• [Required task]
Every line in the listing is to be echoed verbatim.
-----
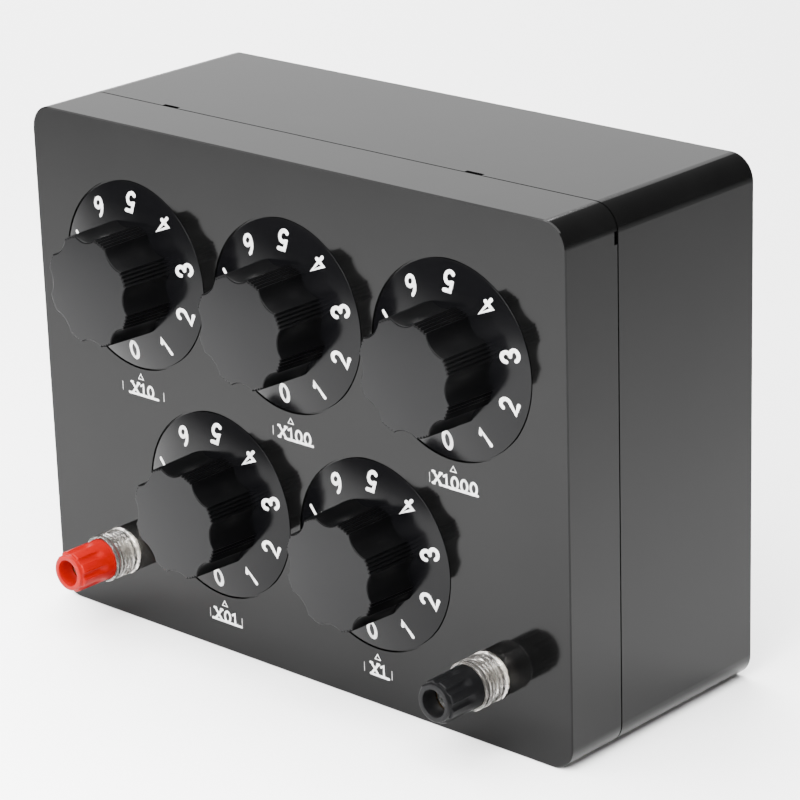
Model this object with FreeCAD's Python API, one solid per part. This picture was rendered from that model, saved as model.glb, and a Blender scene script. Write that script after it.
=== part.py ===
import FreeCAD
import Part
import math
import os
from FreeCAD import Vector

# Decade resistance box: a moulded case in two halves, five skirted dials that turn
# ten-way switches, and two binding posts. Lengths are in millimetres.
# Every piece is drawn in the panel's frame, with X to the right, Y up from the underside
# and the third axis out of the panel. place() then stands the box up: X right, Z up,
# panel towards -Y, origin in the middle of the underside.

# Case
case_width = 165.0
case_height = 126.0
case_depth = 65.0
cover_depth = 17.0
case_wall = 3.0
panel_thickness = 3.0
back_thickness = 3.0
corner_radius = 6.0
edge_bevel = 0.3
seam_gap = 0.4
tongue_length = 3.0
tongue_thickness = 1.4
tongue_clearance = 0.1

# Pry notches along the seam: distance from the middle line or from the underside
pry_width = 5.0
pry_depth = 1.0
pry_top_places = (-53.0, 42.0)
pry_side_height = 119.0
pry_side_width = 3.0

# Case screws and the posts that they run through
post_inset = 10.5
post_wall = 1.4
post_floor = 4.0
boss_wall = 2.4
screw_radius = 1.6
screw_length = 12.0
screw_head_radius = 3.4
screw_head_height = 2.2
screw_head_clearance = 0.5
screw_hole_clearance = 0.3
fit_clearance = 0.05

# Dial places on the panel, in the order of the resistance chain
dial_pitch = 49.6
upper_dial_height = 89.3
lower_dial_height = 37.3
dial_places = {
    "x01": (-dial_pitch / 2, lower_dial_height),
    "x1": (dial_pitch / 2, lower_dial_height),
    "x10": (-dial_pitch, upper_dial_height),
    "x100": (0.0, upper_dial_height),
    "x1000": (dial_pitch, upper_dial_height),
}
dial_positions = 10

# Dial knob
dial_radius = 22.9
dial_gap = 0.2
dial_rim = 0.4
dial_slope = 10.5
core_radius = 8.5
skirt_core_radius = 16.0
skirt_core_depth = 0.6
knob_height = 15.5
grip_corner_radius = 13.5
grip_root_radius = 12.0
grip_sides = 8
flute_facets = 6
grip_rib_band = 16.0
grip_ribs = 4
grip_rib_depth = 0.35
knob_lid = 2.5

# Switch shaft and bushing
shaft_radius = 3.0
shaft_flat = 2.2
shaft_lead = 0.5
tongue_width = 4.6
tongue_height = 2.0
shaft_tail = 3.0
bushing_wall = 1.45
bushing_thread_out = 2.8
nut_flats = 12.0
nut_height = 2.0
hub_gap = 0.5

# Switch body
plate_width = 31.0
plate_height = 25.0
plate_thickness = 1.5
wheel_gap = 0.4
wheel_thickness = 1.8
wheel_radius = 8.6
notch_depth = 1.3
spring_gap = 0.3
spring_thickness = 0.5
spring_bend = 1.2
spring_nose = 2.0
spring_length = 14.0
wafer_depth = 11.0
wafer_thickness = 1.6
wafer_radius = 17.0
rotor_radius = 5.0
rotor_clearance = 1.0
rotor_overhang = 2.4
standoff_offset = 13.0
standoff_flats = 4.6
bolt_radius = 1.2
bolt_head_flats = 4.0
bolt_head_height = 1.6

# Switch contacts and resistors
contact_width = 2.2
contact_thickness = 0.5
contact_inner = 7.4
contact_outer = 19.6
contact_solder = 18.2
arm_gap = 0.3
arm_thickness = 0.6
arm_width = 2.4
arm_length = 10.2
lead_size = 0.6
lead_setback = 1.3
resistor_length = 6.0
resistor_size = 2.4

# Binding posts
terminal_inset = 23.5
terminal_rise = 17.2
terminal_height = 19.0
collar_radius = 5.9
collar_floor = 5.2
collar_length = 7.8
spigot_radius = 4.0
spigot_clearance = 0.1
stud_radius = 3.0
socket_radius = 2.0
socket_depth = 13.0
stud_setback = 4.5
stud_tail = 10.5
cap_radius = 5.05
cap_cup_clearance = 0.2
cap_seat_gap = 0.2
cap_grip_start = 11.0
cap_flats = 8
cap_lip_radius = 4.45
cap_lip_length = 1.0
cap_opening_radius = 3.2
insert_wall = 0.9
insert_setback = 0.5
washer_radius = 6.2
washer_thickness = 1.2
terminal_nut_flats = 10.0
terminal_nut_height = 2.5
lug_radius = 4.8
lug_thickness = 0.8
lug_reach = 10.0
lug_width = 3.0

# Connecting wires
wire_size = 0.9
wire_step = 1.3

# Round pieces that repeat have this many flat sides, which keeps their copies light
dial_sides = 48
terminal_sides = 24
hidden_sides = 8

# Depths that follow from the sizes above, measured out of the panel's face
seam_depth = -cover_depth
panel_back = -panel_thickness
plate_back = panel_back - plate_thickness
wheel_front = plate_back - wheel_gap
wheel_back = wheel_front - wheel_thickness
wafer_front = plate_back - wafer_depth
wafer_back = wafer_front - wafer_thickness
contact_back = wafer_back - contact_thickness
arm_front = contact_back - arm_gap
rotor_back = arm_front - arm_thickness - rotor_overhang
shaft_back = rotor_back - shaft_tail
bushing_radius = shaft_radius + fit_clearance + bushing_wall
notch_pitch = 360.0 / dial_positions
first_wire_depth = shaft_back - wire_step
cap_back = collar_floor + cap_seat_gap
stud_front = terminal_height - stud_setback
insert_radius = stud_radius + fit_clearance + insert_wall
washer_back = panel_back - washer_thickness
first_nut_back = washer_back - terminal_nut_height
lug_back = first_nut_back - lug_thickness


def turned(x, y, degrees):
    """A point turned about the frame's third axis."""
    angle = math.radians(degrees)
    return (x * math.cos(angle) - y * math.sin(angle), x * math.sin(angle) + y * math.cos(angle))


def block(x_span, y_span, back, front):
    """A rectangular block between two depths."""
    width = x_span[1] - x_span[0]
    height = y_span[1] - y_span[0]
    return Part.makeBox(width, height, front - back, Vector(x_span[0], y_span[0], back))


def prism(points, back, front):
    """A straight-sided block with the given outline, between two depths."""
    corners = [Vector(x, y, back) for x, y in points]
    outline = Part.makePolygon(corners + corners[:1])
    return Part.Face(outline).extrude(Vector(0, 0, front - back))


def polygon(sides, across_flats):
    """The corners of a regular polygon, with a flat at the right."""
    corner = across_flats / 2 / math.cos(math.pi / sides)
    return [turned(corner, 0.0, (k + 0.5) * 360.0 / sides) for k in range(sides)]


def peg(radius, back, front, at=(0.0, 0.0)):
    """A hidden round bar: its corners lie on the circle."""
    across_flats = 2 * radius * math.cos(math.pi / hidden_sides)
    return moved(prism(polygon(hidden_sides, across_flats), back, front), at)


def hole(radius, back, front, at=(0.0, 0.0)):
    """The cut for a hidden round hole: its flats touch the circle."""
    return moved(prism(polygon(hidden_sides, 2 * radius), back, front), at)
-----
• [Answer to this task]
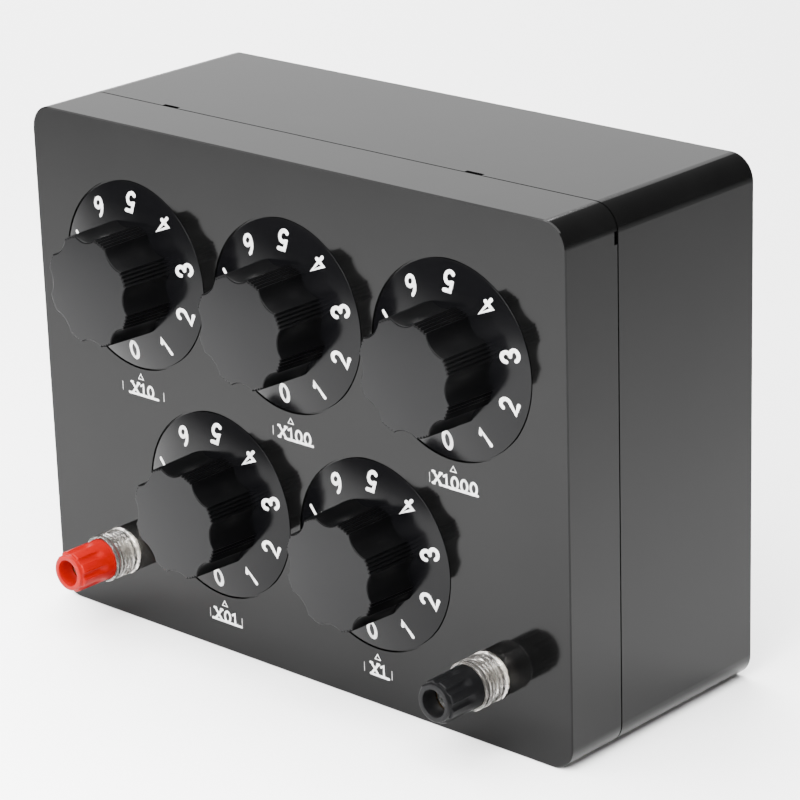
Model this object with FreeCAD's Python API, one solid per part. This picture was rendered from that model, saved as model.glb, and a Blender scene script. Write that script after it.
=== part.py ===
import FreeCAD
import Part
import math
import os
from FreeCAD import Vector

# Decade resistance box: a moulded case in two halves, five skirted dials that turn
# ten-way switches, and two binding posts. Lengths are in millimetres.
# Every piece is drawn in the panel's frame, with X to the right, Y up from the underside
# and the third axis out of the panel. place() then stands the box up: X right, Z up,
# panel towards -Y, origin in the middle of the underside.

# Case
case_width = 165.0
case_height = 126.0
case_depth = 65.0
cover_depth = 17.0
case_wall = 3.0
panel_thickness = 3.0
back_thickness = 3.0
corner_radius = 6.0
edge_bevel = 0.3
seam_gap = 0.4
tongue_length = 3.0
tongue_thickness = 1.4
tongue_clearance = 0.1

# Pry notches along the seam: distance from the middle line or from the underside
pry_width = 5.0
pry_depth = 1.0
pry_top_places = (-53.0, 42.0)
pry_side_height = 119.0
pry_side_width = 3.0

# Case screws and the posts that they run through
post_inset = 10.5
post_wall = 1.4
post_floor = 4.0
boss_wall = 2.4
screw_radius = 1.6
screw_length = 12.0
screw_head_radius = 3.4
screw_head_height = 2.2
screw_head_clearance = 0.5
screw_hole_clearance = 0.3
fit_clearance = 0.05

# Dial places on the panel, in the order of the resistance chain
dial_pitch = 49.6
upper_dial_height = 89.3
lower_dial_height = 37.3
dial_places = {
    "x01": (-dial_pitch / 2, lower_dial_height),
    "x1": (dial_pitch / 2, lower_dial_height),
    "x10": (-dial_pitch, upper_dial_height),
    "x100": (0.0, upper_dial_height),
    "x1000": (dial_pitch, upper_dial_height),
}
dial_positions = 10

# Dial knob
dial_radius = 22.9
dial_gap = 0.2
dial_rim = 0.4
dial_slope = 10.5
core_radius = 8.5
skirt_core_radius = 16.0
skirt_core_depth = 0.6
knob_height = 15.5
grip_corner_radius = 13.5
grip_root_radius = 12.0
grip_sides = 8
flute_facets = 6
grip_rib_band = 16.0
grip_ribs = 4
grip_rib_depth = 0.35
knob_lid = 2.5

# Switch shaft and bushing
shaft_radius = 3.0
shaft_flat = 2.2
shaft_lead = 0.5
tongue_width = 4.6
tongue_height = 2.0
shaft_tail = 3.0
bushing_wall = 1.45
bushing_thread_out = 2.8
nut_flats = 12.0
nut_height = 2.0
hub_gap = 0.5

# Switch body
plate_width = 31.0
plate_height = 25.0
plate_thickness = 1.5
wheel_gap = 0.4
wheel_thickness = 1.8
wheel_radius = 8.6
notch_depth = 1.3
spring_gap = 0.3
spring_thickness = 0.5
spring_bend = 1.2
spring_nose = 2.0
spring_length = 14.0
wafer_depth = 11.0
wafer_thickness = 1.6
wafer_radius = 17.0
rotor_radius = 5.0
rotor_clearance = 1.0
rotor_overhang = 2.4
standoff_offset = 13.0
standoff_flats = 4.6
bolt_radius = 1.2
bolt_head_flats = 4.0
bolt_head_height = 1.6

# Switch contacts and resistors
contact_width = 2.2
contact_thickness = 0.5
contact_inner = 7.4
contact_outer = 19.6
contact_solder = 18.2
arm_gap = 0.3
arm_thickness = 0.6
arm_width = 2.4
arm_length = 10.2
lead_size = 0.6
lead_setback = 1.3
resistor_length = 6.0
resistor_size = 2.4

# Binding posts
terminal_inset = 23.5
terminal_rise = 17.2
terminal_height = 19.0
collar_radius = 5.9
collar_floor = 5.2
collar_length = 7.8
spigot_radius = 4.0
spigot_clearance = 0.1
stud_radius = 3.0
socket_radius = 2.0
socket_depth = 13.0
stud_setback = 4.5
stud_tail = 10.5
cap_radius = 5.05
cap_cup_clearance = 0.2
cap_seat_gap = 0.2
cap_grip_start = 11.0
cap_flats = 8
cap_lip_radius = 4.45
cap_lip_length = 1.0
cap_opening_radius = 3.2
insert_wall = 0.9
insert_setback = 0.5
washer_radius = 6.2
washer_thickness = 1.2
terminal_nut_flats = 10.0
terminal_nut_height = 2.5
lug_radius = 4.8
lug_thickness = 0.8
lug_reach = 10.0
lug_width = 3.0

# Connecting wires
wire_size = 0.9
wire_step = 1.3

# Round pieces that repeat have this many flat sides, which keeps their copies light
dial_sides = 48
terminal_sides = 24
hidden_sides = 8

# Depths that follow from the sizes above, measured out of the panel's face
seam_depth = -cover_depth
panel_back = -panel_thickness
plate_back = panel_back - plate_thickness
wheel_front = plate_back - wheel_gap
wheel_back = wheel_front - wheel_thickness
wafer_front = plate_back - wafer_depth
wafer_back = wafer_front - wafer_thickness
contact_back = wafer_back - contact_thickness
arm_front = contact_back - arm_gap
rotor_back = arm_front - arm_thickness - rotor_overhang
shaft_back = rotor_back - shaft_tail
bushing_radius = shaft_radius + fit_clearance + bushing_wall
notch_pitch = 360.0 / dial_positions
first_wire_depth = shaft_back - wire_step
cap_back = collar_floor + cap_seat_gap
stud_front = terminal_height - stud_setback
insert_radius = stud_radius + fit_clearance + insert_wall
washer_back = panel_back - washer_thickness
first_nut_back = washer_back - terminal_nut_height
lug_back = first_nut_back - lug_thickness


def turned(x, y, degrees):
    """A point turned about the frame's third axis."""
    angle = math.radians(degrees)
    return (x * math.cos(angle) - y * math.sin(angle), x * math.sin(angle) + y * math.cos(angle))


def block(x_span, y_span, back, front):
    """A rectangular block between two depths."""
    width = x_span[1] - x_span[0]
    height = y_span[1] - y_span[0]
    return Part.makeBox(width, height, front - back, Vector(x_span[0], y_span[0], back))


def prism(points, back, front):
    """A straight-sided block with the given outline, between two depths."""
    corners = [Vector(x, y, back) for x, y in points]
    outline = Part.makePolygon(corners + corners[:1])
    return Part.Face(outline).extrude(Vector(0, 0, front - back))


def polygon(sides, across_flats):
    """The corners of a regular polygon, with a flat at the right."""
    corner = across_flats / 2 / math.cos(math.pi / sides)
    return [turned(corner, 0.0, (k + 0.5) * 360.0 / sides) for k in range(sides)]


def peg(radius, back, front, at=(0.0, 0.0)):
    """A hidden round bar: its corners lie on the circle."""
    across_flats = 2 * radius * math.cos(math.pi / hidden_sides)
    return moved(prism(polygon(hidden_sides, across_flats), back, front), at)


def hole(radius, back, front, at=(0.0, 0.0)):
    """The cut for a hidden round hole: its flats touch the circle."""
    return moved(prism(polygon(hidden_sides, 2 * radius), back, front), at)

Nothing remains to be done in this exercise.